== STORED DATA ==

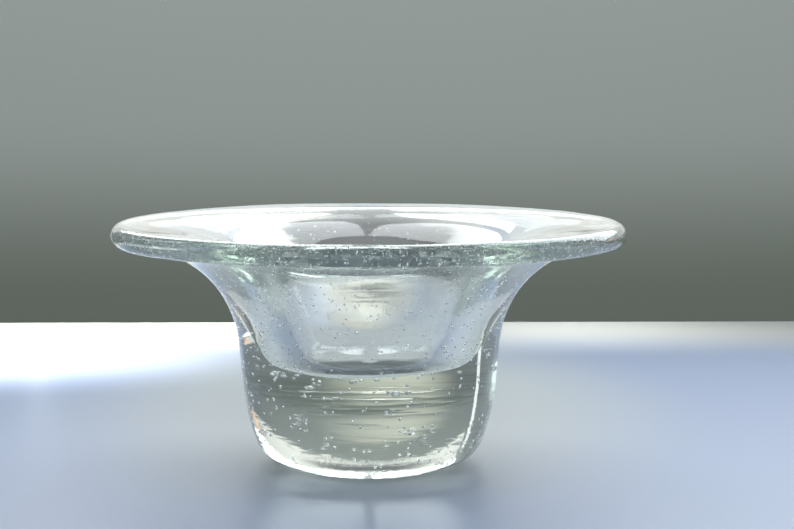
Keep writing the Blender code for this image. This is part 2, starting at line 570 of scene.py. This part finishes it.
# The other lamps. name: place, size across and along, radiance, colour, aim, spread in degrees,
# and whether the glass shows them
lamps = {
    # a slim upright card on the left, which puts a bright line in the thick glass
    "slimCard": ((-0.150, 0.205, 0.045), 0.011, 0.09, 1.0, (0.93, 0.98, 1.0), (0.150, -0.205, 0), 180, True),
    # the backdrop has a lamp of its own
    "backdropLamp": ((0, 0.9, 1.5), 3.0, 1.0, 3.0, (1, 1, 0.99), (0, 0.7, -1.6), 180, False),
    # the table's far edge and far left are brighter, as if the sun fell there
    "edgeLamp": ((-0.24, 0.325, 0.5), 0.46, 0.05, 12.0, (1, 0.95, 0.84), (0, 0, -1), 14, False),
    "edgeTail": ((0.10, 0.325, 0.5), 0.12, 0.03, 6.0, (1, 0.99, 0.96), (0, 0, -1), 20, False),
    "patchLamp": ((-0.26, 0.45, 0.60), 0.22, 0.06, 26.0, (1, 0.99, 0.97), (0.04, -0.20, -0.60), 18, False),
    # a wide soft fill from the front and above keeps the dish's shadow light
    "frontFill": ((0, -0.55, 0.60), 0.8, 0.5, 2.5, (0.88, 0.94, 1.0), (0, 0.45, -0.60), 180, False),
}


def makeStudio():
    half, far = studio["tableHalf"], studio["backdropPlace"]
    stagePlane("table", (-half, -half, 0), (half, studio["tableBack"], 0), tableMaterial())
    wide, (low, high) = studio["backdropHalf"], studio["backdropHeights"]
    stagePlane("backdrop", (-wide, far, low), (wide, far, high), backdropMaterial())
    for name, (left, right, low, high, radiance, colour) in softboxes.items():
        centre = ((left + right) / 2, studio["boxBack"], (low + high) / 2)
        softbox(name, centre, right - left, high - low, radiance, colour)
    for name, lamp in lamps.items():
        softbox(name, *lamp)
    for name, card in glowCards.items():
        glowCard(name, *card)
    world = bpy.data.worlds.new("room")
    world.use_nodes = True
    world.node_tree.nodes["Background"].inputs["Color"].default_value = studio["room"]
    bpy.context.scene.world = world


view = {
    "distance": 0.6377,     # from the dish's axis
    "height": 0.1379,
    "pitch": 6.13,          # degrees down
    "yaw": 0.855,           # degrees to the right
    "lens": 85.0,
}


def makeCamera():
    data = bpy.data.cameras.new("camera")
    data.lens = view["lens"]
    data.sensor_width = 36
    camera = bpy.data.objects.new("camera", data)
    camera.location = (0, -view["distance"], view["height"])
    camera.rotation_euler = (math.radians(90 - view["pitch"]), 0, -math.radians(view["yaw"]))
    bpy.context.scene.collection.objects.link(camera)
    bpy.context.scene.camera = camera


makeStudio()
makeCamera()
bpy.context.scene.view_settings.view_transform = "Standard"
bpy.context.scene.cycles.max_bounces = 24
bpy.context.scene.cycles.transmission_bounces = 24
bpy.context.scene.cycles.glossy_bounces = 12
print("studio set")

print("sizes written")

== PROBLEM DESCRIPTION ==
Print the listing above in its entirety, with every line exact.

== COMPLETE RESPONSE ==
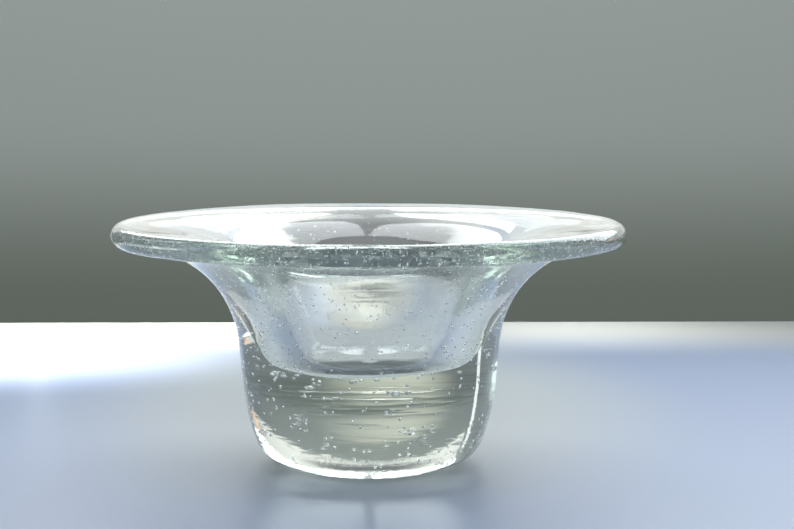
Keep writing the Blender code for this image. This is part 2, starting at line 570 of scene.py. This part finishes it.
# The other lamps. name: place, size across and along, radiance, colour, aim, spread in degrees,
# and whether the glass shows them
lamps = {
    # a slim upright card on the left, which puts a bright line in the thick glass
    "slimCard": ((-0.150, 0.205, 0.045), 0.011, 0.09, 1.0, (0.93, 0.98, 1.0), (0.150, -0.205, 0), 180, True),
    # the backdrop has a lamp of its own
    "backdropLamp": ((0, 0.9, 1.5), 3.0, 1.0, 3.0, (1, 1, 0.99), (0, 0.7, -1.6), 180, False),
    # the table's far edge and far left are brighter, as if the sun fell there
    "edgeLamp": ((-0.24, 0.325, 0.5), 0.46, 0.05, 12.0, (1, 0.95, 0.84), (0, 0, -1), 14, False),
    "edgeTail": ((0.10, 0.325, 0.5), 0.12, 0.03, 6.0, (1, 0.99, 0.96), (0, 0, -1), 20, False),
    "patchLamp": ((-0.26, 0.45, 0.60), 0.22, 0.06, 26.0, (1, 0.99, 0.97), (0.04, -0.20, -0.60), 18, False),
    # a wide soft fill from the front and above keeps the dish's shadow light
    "frontFill": ((0, -0.55, 0.60), 0.8, 0.5, 2.5, (0.88, 0.94, 1.0), (0, 0.45, -0.60), 180, False),
}


def makeStudio():
    half, far = studio["tableHalf"], studio["backdropPlace"]
    stagePlane("table", (-half, -half, 0), (half, studio["tableBack"], 0), tableMaterial())
    wide, (low, high) = studio["backdropHalf"], studio["backdropHeights"]
    stagePlane("backdrop", (-wide, far, low), (wide, far, high), backdropMaterial())
    for name, (left, right, low, high, radiance, colour) in softboxes.items():
        centre = ((left + right) / 2, studio["boxBack"], (low + high) / 2)
        softbox(name, centre, right - left, high - low, radiance, colour)
    for name, lamp in lamps.items():
        softbox(name, *lamp)
    for name, card in glowCards.items():
        glowCard(name, *card)
    world = bpy.data.worlds.new("room")
    world.use_nodes = True
    world.node_tree.nodes["Background"].inputs["Color"].default_value = studio["room"]
    bpy.context.scene.world = world


view = {
    "distance": 0.6377,     # from the dish's axis
    "height": 0.1379,
    "pitch": 6.13,          # degrees down
    "yaw": 0.855,           # degrees to the right
    "lens": 85.0,
}


def makeCamera():
    data = bpy.data.cameras.new("camera")
    data.lens = view["lens"]
    data.sensor_width = 36
    camera = bpy.data.objects.new("camera", data)
    camera.location = (0, -view["distance"], view["height"])
    camera.rotation_euler = (math.radians(90 - view["pitch"]), 0, -math.radians(view["yaw"]))
    bpy.context.scene.collection.objects.link(camera)
    bpy.context.scene.camera = camera


makeStudio()
makeCamera()
bpy.context.scene.view_settings.view_transform = "Standard"
bpy.context.scene.cycles.max_bounces = 24
bpy.context.scene.cycles.transmission_bounces = 24
bpy.context.scene.cycles.glossy_bounces = 12
print("studio set")

print("sizes written")